Requirement: Transcribe only the lines from the line with "The three.js and" through the line with "of one size.", exactly, counting both of those lines as part of the stretch.

Information supplied:
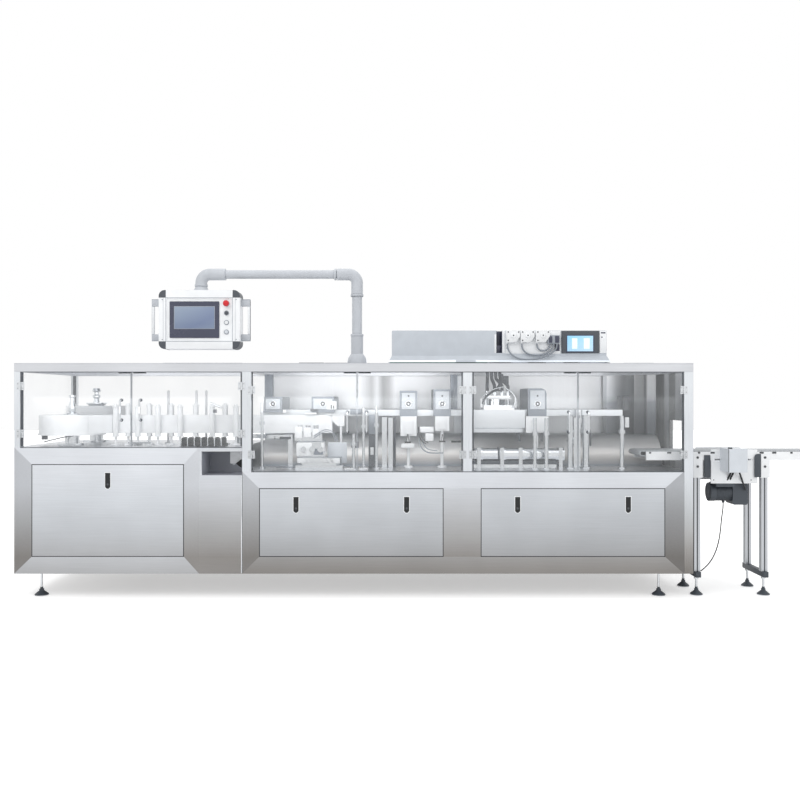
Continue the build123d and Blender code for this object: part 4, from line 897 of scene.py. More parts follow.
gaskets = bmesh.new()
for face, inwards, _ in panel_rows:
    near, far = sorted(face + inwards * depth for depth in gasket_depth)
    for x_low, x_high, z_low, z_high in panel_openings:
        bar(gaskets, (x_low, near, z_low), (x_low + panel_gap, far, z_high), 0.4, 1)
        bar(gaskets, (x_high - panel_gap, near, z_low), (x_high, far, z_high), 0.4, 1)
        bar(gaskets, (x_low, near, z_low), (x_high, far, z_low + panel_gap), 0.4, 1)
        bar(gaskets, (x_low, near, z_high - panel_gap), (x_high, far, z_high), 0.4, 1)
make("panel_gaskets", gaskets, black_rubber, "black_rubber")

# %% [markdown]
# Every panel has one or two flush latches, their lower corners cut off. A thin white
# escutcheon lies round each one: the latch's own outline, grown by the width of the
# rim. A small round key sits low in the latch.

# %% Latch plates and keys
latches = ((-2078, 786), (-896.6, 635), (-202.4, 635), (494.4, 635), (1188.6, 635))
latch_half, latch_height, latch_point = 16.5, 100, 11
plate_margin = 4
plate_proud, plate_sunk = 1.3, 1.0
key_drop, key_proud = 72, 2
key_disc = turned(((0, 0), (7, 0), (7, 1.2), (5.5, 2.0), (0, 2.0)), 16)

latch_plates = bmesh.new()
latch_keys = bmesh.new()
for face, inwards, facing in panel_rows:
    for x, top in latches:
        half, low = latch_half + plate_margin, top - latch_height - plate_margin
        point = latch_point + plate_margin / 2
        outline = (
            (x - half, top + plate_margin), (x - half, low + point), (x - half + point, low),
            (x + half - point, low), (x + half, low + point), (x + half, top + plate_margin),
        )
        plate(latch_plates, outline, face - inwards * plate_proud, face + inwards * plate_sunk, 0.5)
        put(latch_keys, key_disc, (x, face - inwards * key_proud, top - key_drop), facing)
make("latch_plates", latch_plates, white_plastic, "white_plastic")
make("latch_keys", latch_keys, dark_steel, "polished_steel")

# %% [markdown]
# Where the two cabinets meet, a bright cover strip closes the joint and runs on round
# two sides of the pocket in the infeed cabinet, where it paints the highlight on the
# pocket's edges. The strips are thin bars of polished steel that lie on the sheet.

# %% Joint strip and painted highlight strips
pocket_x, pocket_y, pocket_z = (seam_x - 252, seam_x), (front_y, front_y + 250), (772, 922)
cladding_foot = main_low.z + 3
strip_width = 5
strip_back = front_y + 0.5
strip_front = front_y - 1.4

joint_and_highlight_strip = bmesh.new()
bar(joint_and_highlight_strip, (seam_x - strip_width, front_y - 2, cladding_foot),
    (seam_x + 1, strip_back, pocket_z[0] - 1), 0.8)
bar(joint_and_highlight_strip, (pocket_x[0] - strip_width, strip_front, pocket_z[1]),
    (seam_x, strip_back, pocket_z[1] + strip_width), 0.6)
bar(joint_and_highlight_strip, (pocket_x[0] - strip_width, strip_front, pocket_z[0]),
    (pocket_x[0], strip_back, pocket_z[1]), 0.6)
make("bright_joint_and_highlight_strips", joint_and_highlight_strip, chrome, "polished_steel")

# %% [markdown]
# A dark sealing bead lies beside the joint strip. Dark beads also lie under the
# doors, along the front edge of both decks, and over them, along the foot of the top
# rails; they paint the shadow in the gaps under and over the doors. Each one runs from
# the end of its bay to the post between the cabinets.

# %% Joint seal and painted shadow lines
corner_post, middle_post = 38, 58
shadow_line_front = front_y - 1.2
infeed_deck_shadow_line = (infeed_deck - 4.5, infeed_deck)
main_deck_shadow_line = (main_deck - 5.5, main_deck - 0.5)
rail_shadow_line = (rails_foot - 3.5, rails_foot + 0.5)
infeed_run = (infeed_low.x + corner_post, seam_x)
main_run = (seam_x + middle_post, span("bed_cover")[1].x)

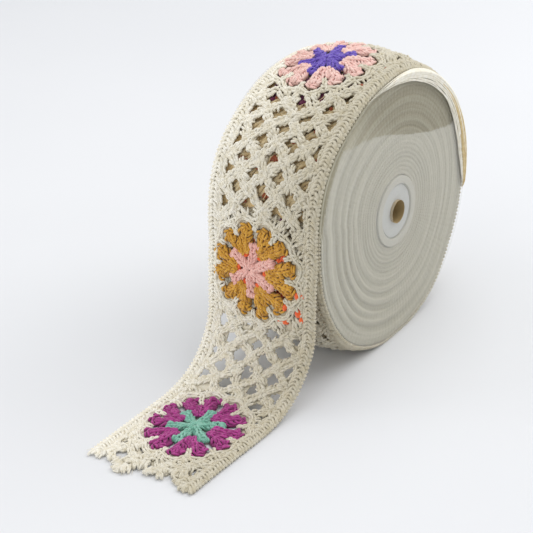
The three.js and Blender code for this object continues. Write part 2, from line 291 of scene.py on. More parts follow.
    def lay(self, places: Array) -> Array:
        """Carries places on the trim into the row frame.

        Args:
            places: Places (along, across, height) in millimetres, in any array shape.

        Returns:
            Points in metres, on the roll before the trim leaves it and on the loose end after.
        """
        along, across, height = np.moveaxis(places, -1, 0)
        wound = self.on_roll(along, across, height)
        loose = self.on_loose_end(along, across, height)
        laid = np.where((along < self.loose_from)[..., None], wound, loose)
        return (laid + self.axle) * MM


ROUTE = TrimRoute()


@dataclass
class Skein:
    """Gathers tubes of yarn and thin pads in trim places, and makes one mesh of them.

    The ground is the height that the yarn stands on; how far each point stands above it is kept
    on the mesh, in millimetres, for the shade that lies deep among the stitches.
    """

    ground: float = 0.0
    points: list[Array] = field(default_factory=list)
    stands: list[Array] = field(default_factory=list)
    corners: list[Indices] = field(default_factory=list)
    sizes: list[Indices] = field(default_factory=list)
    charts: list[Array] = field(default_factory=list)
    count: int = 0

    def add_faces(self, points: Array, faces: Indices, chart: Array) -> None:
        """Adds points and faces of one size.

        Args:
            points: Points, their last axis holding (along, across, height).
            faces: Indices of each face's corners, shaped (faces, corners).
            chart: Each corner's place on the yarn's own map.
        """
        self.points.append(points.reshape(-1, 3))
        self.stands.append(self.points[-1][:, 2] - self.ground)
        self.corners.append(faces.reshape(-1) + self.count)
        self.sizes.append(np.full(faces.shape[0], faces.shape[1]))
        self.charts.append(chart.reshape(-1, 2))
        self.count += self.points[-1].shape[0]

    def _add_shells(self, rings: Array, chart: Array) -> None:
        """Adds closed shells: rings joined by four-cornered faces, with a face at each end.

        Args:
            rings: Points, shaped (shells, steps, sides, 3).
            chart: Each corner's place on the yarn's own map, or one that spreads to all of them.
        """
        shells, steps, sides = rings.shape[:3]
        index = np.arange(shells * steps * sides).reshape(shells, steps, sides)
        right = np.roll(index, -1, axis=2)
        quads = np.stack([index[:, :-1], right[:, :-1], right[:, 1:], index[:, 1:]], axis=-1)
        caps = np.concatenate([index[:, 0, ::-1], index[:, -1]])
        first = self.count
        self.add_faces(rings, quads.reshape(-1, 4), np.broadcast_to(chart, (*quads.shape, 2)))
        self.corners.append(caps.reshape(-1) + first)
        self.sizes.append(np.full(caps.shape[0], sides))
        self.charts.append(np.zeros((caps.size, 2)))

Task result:
The three.js and Blender code for this object continues. Write part 2, from line 291 of scene.py on. More parts follow.
    def lay(self, places: Array) -> Array:
        """Carries places on the trim into the row frame.

        Args:
            places: Places (along, across, height) in millimetres, in any array shape.

        Returns:
            Points in metres, on the roll before the trim leaves it and on the loose end after.
        """
        along, across, height = np.moveaxis(places, -1, 0)
        wound = self.on_roll(along, across, height)
        loose = self.on_loose_end(along, across, height)
        laid = np.where((along < self.loose_from)[..., None], wound, loose)
        return (laid + self.axle) * MM


ROUTE = TrimRoute()


@dataclass
class Skein:
    """Gathers tubes of yarn and thin pads in trim places, and makes one mesh of them.

    The ground is the height that the yarn stands on; how far each point stands above it is kept
    on the mesh, in millimetres, for the shade that lies deep among the stitches.
    """

    ground: float = 0.0
    points: list[Array] = field(default_factory=list)
    stands: list[Array] = field(default_factory=list)
    corners: list[Indices] = field(default_factory=list)
    sizes: list[Indices] = field(default_factory=list)
    charts: list[Array] = field(default_factory=list)
    count: int = 0

    def add_faces(self, points: Array, faces: Indices, chart: Array) -> None:
        """Adds points and faces of one size.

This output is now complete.